Christian had decided that he would join the golf, swimming, tennis, and martial arts teams this year. Since those were all individual sports for the most part, he wouldn’t have to sort out any complications of teamwork. He could just win and leave it at that. But after a few solitary days of practicing, he thought that maybe one team sport wouldn’t hurt, and he decided to play a bit of basketball too. Five sports in one semester — Christian would have to pick up the slack next year with a few more, but it was better to start off slow. He didn’t really need the physical training, and he was stealing to make things certain. As for handling objections from coaches, well, Madame Vileroy was an expert at that. The martial arts team was an informal club that met on weekends, and she had arranged for Christian to simply show up for the tennis and golf matches. That left swimming, which practiced before school, and basketball, which met after.

From then on, Christian spent his nights locked away in his restoration chamber. More and more, he was absent from meals — so often that the others wondered if he was becoming addicted to it, the way some athletes became addicted to painkillers. Though he never talked about it, it had become obvious that he spent a lot of time practicing and learning to break Buddy by stealing at the right times. Since his arrival over Christmas break, Buddy had started becoming more animated, at first smiling or reacting to pain while they practiced and then perking up with excitement every time Christian walked into his room. Though Christian still found it incredibly hard to use Buddy for practice, his desperation to win left him little choice. Instead, he looked for clever ways to avoid hurting Buddy when he didn’t have to.

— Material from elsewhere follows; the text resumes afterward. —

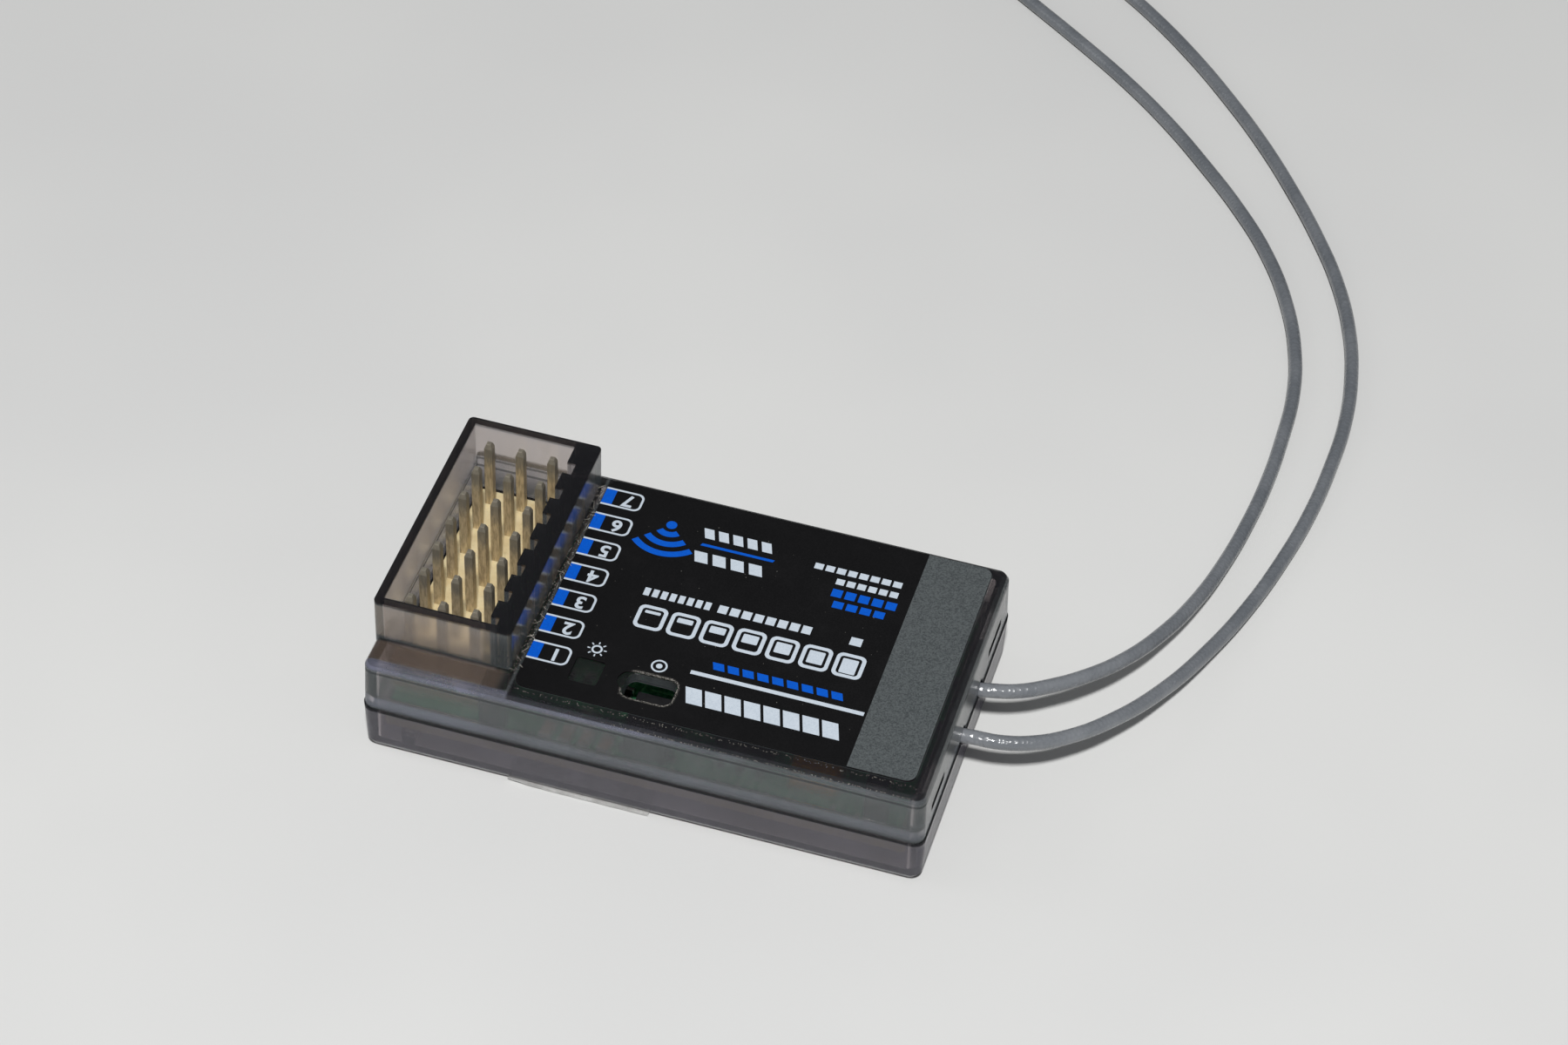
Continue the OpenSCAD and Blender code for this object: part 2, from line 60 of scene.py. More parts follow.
class Graph:
    """A node tree that is built by name, for a material or for Geometry Nodes."""

    def __init__(self, tree: bpy.types.NodeTree) -> None:
        """Takes over an empty tree."""
        self.tree = tree
        tree.nodes.clear()

    def node(self, kind: str, settings: dict | None = None, inputs: dict | None = None) -> bpy.types.Node:
        """Adds one node.

        Args:
            kind: the node's type name.
            settings: properties that are set first; "stops" holds a colour ramp's stops.
            inputs: socket name or number, and its value or the wire into it.

        Returns:
            The new node.
        """
        made = self.tree.nodes.new(kind)
        for name, value in (settings or {}).items():
            if name == "stops":
                self._set_stops(made.color_ramp, value)
            else:
                setattr(made, name, value)
        for name, value in (inputs or {}).items():
            if isinstance(value, Wire):
                self.tree.links.new(value.socket, made.inputs[name])
            else:
                made.inputs[name].default_value = value
        return made

    def wire(self, kind: str, settings: dict | None = None, inputs: dict | None = None,
             output: int | str = 0) -> "Wire":
        """Adds one node and returns the wire out of one of its sockets."""
        return Wire(self, self.node(kind, settings, inputs).outputs[output])

    @staticmethod
    def _set_stops(ramp: bpy.types.ColorRamp, stops: Sequence[tuple[float, Colour]]) -> None:
        """Gives a colour ramp its stops, as places and colours."""
        while len(ramp.elements) < len(stops):
            ramp.elements.new(1.0)
        for element, (place, colour) in zip(ramp.elements, stops):
            element.position = place
            element.color = (*colour, 1.0)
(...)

Meanwhile, as the children adjusted to Marlowe, Madame Vileroy crept into the lives of Mrs. Wirth and her fellow Marlowe parents. Somehow, no matter what strange things happened, Mrs. Wirth was always ready with an explanation of her own. “The door hit her in the head — hard.” “The mothballs must be getting old.” “That boy just needs a good speech therapist.” None of the children mentioned to their new classmates that they had spent Christmas Day alone in their home. Victoria, Valentin, and Belle, who remembered once celebrating Christmas, were too focused to care. Bicé and Christian, the ones that didn’t remember . . . well, they didn’t remember.